▶ [What the task requires] Give the lines of the material verbatim, from the first line to the line with "WALL_BULGE = 0.06", including both.
-- START --
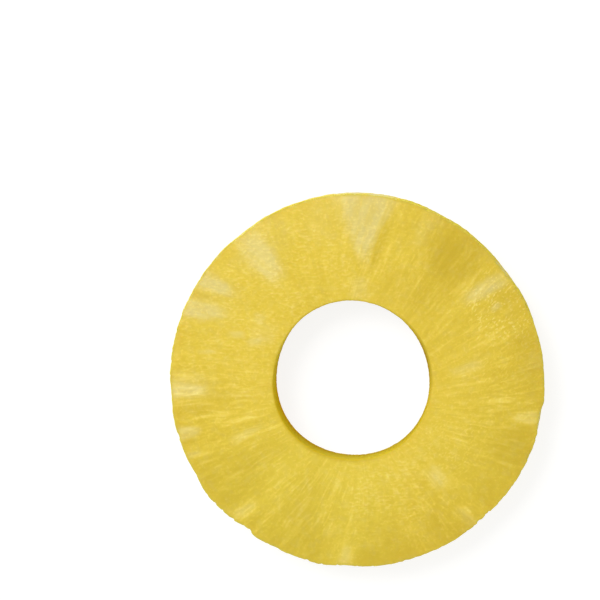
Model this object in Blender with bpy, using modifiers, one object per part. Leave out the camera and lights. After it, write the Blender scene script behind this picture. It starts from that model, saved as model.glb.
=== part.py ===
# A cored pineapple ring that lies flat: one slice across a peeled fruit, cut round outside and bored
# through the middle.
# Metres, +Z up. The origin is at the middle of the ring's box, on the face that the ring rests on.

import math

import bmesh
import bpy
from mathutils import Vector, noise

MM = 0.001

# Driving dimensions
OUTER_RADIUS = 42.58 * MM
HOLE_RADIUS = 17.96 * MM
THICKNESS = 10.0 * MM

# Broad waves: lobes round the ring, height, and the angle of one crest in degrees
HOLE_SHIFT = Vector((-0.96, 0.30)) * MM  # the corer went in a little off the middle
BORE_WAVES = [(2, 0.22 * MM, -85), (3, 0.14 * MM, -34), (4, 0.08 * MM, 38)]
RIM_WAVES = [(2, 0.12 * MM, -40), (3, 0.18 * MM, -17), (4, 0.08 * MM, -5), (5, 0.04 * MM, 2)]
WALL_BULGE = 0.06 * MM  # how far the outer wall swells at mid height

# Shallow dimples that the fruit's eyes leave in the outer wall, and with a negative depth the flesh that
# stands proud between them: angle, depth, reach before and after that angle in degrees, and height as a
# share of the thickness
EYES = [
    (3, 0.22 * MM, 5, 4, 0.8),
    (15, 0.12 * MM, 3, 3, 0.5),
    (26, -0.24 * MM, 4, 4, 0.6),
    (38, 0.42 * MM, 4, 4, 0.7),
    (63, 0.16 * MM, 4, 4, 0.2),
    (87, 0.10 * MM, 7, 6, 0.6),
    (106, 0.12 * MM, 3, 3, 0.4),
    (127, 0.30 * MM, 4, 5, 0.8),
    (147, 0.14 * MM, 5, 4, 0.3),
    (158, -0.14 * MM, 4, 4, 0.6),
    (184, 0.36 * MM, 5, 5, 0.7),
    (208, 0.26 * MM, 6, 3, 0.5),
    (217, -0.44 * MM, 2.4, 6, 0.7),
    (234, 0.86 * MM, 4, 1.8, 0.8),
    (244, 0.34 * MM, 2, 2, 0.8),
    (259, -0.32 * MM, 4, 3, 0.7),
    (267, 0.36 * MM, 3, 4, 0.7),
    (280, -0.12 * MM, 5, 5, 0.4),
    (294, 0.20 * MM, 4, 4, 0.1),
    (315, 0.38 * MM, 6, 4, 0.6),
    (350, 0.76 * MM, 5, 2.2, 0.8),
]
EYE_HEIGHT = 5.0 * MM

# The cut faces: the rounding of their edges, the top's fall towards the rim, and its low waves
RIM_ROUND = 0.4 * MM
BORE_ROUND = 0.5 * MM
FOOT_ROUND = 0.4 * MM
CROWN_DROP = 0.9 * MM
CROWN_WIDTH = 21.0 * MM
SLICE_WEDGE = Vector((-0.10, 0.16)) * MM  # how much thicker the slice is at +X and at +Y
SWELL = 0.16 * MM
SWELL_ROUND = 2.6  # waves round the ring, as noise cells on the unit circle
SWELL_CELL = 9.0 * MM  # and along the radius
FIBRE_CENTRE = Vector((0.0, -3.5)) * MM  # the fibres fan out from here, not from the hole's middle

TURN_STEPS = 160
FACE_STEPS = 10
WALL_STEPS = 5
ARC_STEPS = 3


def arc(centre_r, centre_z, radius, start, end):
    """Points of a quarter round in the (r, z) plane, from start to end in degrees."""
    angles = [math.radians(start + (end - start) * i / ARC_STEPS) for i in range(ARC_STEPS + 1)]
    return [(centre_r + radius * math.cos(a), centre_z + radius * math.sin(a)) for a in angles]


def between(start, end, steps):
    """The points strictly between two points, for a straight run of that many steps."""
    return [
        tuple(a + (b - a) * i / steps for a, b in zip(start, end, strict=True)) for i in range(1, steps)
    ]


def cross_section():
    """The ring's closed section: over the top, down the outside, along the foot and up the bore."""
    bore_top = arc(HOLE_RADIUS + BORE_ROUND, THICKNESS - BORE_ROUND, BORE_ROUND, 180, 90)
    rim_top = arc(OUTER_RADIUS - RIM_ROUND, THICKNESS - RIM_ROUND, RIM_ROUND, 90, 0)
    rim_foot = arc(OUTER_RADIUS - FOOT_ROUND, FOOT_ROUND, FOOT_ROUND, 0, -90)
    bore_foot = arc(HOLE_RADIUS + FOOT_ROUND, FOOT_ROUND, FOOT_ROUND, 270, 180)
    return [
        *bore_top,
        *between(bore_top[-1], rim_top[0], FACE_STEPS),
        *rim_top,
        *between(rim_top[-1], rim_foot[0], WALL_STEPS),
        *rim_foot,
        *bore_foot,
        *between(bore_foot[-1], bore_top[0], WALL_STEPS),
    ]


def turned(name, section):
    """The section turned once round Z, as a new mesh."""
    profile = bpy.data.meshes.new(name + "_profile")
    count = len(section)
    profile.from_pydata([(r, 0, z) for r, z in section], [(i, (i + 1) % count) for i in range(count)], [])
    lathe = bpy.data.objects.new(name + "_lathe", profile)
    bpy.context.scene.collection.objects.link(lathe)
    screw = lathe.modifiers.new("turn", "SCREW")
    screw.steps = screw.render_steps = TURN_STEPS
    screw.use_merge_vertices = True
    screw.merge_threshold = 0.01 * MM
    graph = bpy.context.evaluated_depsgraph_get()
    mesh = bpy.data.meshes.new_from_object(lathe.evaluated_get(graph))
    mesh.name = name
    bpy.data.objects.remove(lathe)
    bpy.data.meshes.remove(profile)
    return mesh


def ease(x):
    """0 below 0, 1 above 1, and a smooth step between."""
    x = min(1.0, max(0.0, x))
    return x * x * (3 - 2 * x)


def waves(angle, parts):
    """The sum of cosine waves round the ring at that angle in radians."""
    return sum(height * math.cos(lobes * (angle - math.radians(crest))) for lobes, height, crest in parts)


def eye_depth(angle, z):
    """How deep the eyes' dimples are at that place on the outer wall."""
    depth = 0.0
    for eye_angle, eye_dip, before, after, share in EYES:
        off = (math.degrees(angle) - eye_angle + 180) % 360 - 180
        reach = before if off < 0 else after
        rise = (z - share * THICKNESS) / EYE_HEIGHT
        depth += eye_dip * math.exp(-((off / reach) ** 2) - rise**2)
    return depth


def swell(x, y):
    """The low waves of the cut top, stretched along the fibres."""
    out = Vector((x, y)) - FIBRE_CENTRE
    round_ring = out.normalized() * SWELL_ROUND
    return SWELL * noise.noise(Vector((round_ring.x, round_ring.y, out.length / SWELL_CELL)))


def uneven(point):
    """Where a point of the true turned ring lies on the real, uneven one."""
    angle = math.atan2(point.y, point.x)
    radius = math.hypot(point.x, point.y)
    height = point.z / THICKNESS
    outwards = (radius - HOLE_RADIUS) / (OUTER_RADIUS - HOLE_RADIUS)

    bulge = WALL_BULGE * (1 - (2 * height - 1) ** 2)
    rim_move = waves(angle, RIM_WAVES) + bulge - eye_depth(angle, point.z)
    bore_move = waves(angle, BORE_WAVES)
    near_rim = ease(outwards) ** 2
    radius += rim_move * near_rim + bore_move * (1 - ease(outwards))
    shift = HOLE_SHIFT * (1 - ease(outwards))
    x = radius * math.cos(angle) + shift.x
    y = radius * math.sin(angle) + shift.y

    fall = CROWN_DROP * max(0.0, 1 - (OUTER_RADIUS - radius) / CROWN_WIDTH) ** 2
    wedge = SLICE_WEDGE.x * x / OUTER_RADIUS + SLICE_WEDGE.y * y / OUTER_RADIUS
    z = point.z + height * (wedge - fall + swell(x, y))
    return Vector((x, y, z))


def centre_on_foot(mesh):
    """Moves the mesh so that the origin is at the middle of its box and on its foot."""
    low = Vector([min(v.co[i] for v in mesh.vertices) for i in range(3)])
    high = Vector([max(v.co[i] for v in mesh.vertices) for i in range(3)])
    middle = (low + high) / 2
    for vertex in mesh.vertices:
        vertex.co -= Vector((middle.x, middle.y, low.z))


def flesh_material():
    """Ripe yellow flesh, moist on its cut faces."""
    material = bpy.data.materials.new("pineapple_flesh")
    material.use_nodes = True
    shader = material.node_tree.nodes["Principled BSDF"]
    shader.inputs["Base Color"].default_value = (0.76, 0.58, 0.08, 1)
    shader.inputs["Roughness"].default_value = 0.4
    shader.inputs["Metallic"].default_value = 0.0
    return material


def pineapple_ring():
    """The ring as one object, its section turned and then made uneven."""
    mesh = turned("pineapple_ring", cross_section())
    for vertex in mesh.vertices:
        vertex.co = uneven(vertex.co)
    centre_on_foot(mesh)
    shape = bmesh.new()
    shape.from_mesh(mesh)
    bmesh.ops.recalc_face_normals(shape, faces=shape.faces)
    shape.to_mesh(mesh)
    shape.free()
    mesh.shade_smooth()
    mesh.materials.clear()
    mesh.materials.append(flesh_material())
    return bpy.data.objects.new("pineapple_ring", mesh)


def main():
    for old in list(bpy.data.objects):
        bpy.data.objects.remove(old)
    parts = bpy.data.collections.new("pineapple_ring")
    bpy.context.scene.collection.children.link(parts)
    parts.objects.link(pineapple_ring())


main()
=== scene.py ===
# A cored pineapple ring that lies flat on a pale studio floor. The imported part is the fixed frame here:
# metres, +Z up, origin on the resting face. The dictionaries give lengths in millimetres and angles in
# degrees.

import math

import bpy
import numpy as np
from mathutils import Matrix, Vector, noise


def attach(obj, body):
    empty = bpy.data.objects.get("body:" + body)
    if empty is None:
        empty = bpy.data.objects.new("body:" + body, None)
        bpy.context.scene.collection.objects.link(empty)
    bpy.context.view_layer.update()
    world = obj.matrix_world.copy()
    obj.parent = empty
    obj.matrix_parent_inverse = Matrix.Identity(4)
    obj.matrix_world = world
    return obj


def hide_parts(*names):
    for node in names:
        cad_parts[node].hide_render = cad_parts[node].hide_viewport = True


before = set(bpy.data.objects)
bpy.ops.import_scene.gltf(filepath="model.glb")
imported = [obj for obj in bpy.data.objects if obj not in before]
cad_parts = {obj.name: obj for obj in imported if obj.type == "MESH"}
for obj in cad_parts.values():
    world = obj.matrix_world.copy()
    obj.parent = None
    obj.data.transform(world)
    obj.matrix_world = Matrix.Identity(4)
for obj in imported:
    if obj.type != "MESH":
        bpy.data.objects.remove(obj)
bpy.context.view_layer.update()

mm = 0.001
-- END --
▶ [Exercise solution]
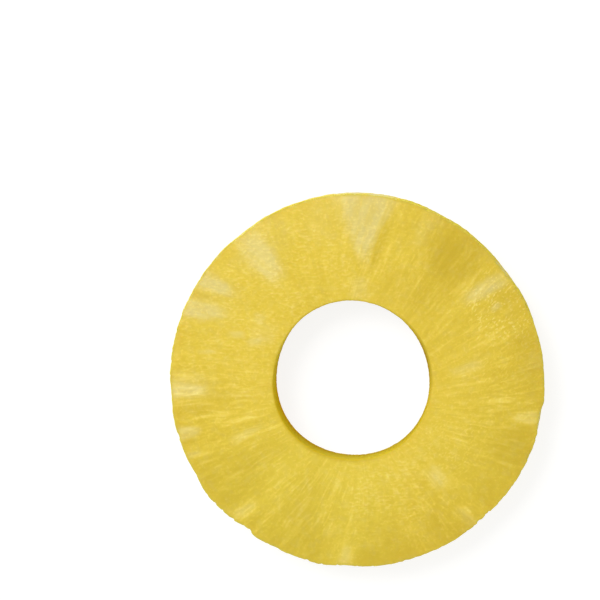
Model this object in Blender with bpy, using modifiers, one object per part. Leave out the camera and lights. After it, write the Blender scene script behind this picture. It starts from that model, saved as model.glb.
=== part.py ===
# A cored pineapple ring that lies flat: one slice across a peeled fruit, cut round outside and bored
# through the middle.
# Metres, +Z up. The origin is at the middle of the ring's box, on the face that the ring rests on.

import math

import bmesh
import bpy
from mathutils import Vector, noise

MM = 0.001

# Driving dimensions
OUTER_RADIUS = 42.58 * MM
HOLE_RADIUS = 17.96 * MM
THICKNESS = 10.0 * MM

# Broad waves: lobes round the ring, height, and the angle of one crest in degrees
HOLE_SHIFT = Vector((-0.96, 0.30)) * MM  # the corer went in a little off the middle
BORE_WAVES = [(2, 0.22 * MM, -85), (3, 0.14 * MM, -34), (4, 0.08 * MM, 38)]
RIM_WAVES = [(2, 0.12 * MM, -40), (3, 0.18 * MM, -17), (4, 0.08 * MM, -5), (5, 0.04 * MM, 2)]
WALL_BULGE = 0.06 * MM  # how far the outer wall swells at mid height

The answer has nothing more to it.